Police complaint system needs overhaul: submission
March 31, 2006 in News
In a sharply worded submission to Josiah Wood, Q.C., the former Court of Appeal justice who is conducting a review of how public complaints against municipal police officers are handled, we have called the current system “an unmitigated failure” and have recommended urgent reform.
At least 22 people have died in police detention or custody in British Columbia in the last four years, yet no police officer has been charged or even disciplined in any of those serious cases. We feel the reason for inaction is that police are permitted to investigate themselves in this province, thereby compromising any further decision-making processes.
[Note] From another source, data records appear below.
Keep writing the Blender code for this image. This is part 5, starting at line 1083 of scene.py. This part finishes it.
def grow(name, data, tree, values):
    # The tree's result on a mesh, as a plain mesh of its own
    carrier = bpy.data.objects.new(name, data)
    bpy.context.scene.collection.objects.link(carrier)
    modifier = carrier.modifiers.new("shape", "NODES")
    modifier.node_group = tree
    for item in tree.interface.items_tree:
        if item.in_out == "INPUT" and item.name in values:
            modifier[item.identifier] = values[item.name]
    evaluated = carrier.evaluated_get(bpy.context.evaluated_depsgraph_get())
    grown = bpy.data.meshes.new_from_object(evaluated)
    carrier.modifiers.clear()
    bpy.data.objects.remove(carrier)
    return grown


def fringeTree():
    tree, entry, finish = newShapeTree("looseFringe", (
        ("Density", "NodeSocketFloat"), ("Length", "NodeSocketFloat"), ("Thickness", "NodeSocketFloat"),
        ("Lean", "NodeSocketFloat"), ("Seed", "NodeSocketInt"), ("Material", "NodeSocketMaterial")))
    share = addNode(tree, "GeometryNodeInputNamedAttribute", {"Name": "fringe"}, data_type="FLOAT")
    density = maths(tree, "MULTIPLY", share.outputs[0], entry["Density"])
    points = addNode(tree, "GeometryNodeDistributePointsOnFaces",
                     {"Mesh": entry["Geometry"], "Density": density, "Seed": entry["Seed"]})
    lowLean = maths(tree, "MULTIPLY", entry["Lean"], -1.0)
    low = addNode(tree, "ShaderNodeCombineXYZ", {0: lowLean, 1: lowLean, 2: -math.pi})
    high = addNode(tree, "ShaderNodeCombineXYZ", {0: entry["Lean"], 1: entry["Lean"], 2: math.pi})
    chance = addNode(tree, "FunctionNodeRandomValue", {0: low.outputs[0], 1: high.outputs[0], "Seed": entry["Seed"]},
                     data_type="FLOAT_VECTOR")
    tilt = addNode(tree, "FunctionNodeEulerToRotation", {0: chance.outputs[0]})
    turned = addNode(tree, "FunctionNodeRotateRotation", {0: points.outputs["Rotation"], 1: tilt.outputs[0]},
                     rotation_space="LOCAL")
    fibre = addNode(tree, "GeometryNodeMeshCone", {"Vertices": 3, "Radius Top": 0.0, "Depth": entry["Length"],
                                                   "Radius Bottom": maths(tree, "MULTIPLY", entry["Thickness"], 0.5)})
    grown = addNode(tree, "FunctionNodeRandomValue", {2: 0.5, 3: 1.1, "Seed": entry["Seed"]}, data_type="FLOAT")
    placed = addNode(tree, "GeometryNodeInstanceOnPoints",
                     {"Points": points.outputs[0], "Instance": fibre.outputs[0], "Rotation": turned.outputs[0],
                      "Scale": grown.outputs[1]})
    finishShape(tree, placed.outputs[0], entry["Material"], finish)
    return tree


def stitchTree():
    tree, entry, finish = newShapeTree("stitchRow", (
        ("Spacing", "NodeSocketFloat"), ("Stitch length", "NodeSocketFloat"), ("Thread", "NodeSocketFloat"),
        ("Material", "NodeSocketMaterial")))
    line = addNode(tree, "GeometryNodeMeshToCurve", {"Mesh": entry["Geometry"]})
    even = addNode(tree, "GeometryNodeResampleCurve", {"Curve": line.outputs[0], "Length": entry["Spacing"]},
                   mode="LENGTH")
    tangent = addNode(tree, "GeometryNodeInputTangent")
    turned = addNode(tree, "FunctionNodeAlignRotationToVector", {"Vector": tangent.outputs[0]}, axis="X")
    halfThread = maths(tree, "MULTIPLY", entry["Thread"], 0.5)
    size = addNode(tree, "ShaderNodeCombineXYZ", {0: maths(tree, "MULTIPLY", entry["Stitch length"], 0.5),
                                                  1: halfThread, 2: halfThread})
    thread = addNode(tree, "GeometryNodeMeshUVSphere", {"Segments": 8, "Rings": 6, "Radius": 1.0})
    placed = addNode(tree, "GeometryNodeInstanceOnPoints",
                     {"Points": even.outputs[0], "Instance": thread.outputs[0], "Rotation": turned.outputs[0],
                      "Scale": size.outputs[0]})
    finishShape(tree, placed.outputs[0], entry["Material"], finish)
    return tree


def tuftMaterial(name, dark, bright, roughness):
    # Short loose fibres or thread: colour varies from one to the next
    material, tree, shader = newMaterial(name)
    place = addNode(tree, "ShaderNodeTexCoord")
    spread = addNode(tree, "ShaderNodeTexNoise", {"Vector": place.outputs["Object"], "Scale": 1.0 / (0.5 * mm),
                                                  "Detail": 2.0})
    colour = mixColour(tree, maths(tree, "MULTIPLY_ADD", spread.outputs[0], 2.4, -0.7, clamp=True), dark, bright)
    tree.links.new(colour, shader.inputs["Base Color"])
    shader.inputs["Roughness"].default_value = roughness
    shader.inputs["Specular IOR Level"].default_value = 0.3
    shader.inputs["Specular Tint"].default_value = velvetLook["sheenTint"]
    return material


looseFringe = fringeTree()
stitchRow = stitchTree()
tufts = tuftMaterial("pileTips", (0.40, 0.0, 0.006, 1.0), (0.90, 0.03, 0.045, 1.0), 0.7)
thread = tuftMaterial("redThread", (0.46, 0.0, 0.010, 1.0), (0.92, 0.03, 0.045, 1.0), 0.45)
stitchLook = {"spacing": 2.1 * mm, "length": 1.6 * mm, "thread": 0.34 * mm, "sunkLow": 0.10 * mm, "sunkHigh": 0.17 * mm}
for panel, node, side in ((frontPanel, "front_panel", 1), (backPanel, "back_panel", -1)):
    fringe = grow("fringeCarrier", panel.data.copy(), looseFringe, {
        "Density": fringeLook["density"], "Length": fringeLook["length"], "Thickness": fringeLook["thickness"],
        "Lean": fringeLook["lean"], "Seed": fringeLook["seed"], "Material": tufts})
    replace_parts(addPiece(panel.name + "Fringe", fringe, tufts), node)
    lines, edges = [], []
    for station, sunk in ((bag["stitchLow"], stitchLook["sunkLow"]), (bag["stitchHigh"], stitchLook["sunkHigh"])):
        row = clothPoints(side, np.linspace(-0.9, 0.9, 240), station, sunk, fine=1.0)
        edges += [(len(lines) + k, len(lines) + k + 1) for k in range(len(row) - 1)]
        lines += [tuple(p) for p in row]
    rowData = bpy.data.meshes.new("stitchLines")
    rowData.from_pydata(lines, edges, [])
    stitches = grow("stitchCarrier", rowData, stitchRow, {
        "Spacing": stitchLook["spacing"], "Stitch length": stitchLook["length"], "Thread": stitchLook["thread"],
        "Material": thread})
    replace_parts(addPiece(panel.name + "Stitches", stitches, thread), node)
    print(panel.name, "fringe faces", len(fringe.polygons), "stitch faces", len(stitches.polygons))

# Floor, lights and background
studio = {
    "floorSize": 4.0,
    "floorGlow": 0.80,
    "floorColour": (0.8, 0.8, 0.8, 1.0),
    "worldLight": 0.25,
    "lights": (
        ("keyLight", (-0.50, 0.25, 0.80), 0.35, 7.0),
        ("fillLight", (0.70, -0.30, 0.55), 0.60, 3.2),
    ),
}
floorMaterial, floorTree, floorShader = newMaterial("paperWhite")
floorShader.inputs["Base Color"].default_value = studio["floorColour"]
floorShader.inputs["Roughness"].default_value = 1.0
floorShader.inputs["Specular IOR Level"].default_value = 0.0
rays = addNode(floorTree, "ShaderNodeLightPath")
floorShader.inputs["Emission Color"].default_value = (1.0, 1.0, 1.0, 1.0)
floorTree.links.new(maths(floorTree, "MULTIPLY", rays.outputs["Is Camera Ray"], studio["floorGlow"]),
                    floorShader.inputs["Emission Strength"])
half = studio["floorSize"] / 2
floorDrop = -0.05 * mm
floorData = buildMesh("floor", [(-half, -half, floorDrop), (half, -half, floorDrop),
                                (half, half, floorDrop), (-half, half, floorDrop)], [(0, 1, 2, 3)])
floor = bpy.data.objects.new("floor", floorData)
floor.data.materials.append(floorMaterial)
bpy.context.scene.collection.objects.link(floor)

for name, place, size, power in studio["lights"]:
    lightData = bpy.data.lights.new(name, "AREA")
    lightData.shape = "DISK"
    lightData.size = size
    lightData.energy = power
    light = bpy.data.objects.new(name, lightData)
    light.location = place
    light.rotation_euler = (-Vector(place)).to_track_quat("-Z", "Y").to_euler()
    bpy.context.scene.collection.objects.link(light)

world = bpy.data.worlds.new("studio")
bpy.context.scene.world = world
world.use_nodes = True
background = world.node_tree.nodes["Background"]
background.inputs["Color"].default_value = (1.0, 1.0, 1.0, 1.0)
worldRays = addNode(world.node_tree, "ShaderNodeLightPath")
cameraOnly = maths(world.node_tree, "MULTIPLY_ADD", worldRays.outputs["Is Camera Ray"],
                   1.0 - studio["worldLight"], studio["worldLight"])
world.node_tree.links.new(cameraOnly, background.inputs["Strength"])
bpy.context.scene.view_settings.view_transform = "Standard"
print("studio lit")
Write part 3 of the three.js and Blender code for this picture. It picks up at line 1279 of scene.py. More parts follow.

The problem is especially acute in Vancouver, which has had 10 police involved deaths since May of 2002. In our submission, we cite our direct experience with corrupt investigations conducted by VPD investigators in the Hyatt, Berg, Bagnell and Stevenson cases in support of our position that the police should no longer be allowed to investigate themselves in cases of serious injury or death.
This view is hardly earth-shattering, yet successive governments refuse to modernize the system. As a result, the families of those who die at the hands of the police feel cheated by the justice system and the complaint process, and come away feeling frustrated, disillusioned and bitter. Our politicians must find the political will to radically change the process, before the public loses faith in the legal system as a whole.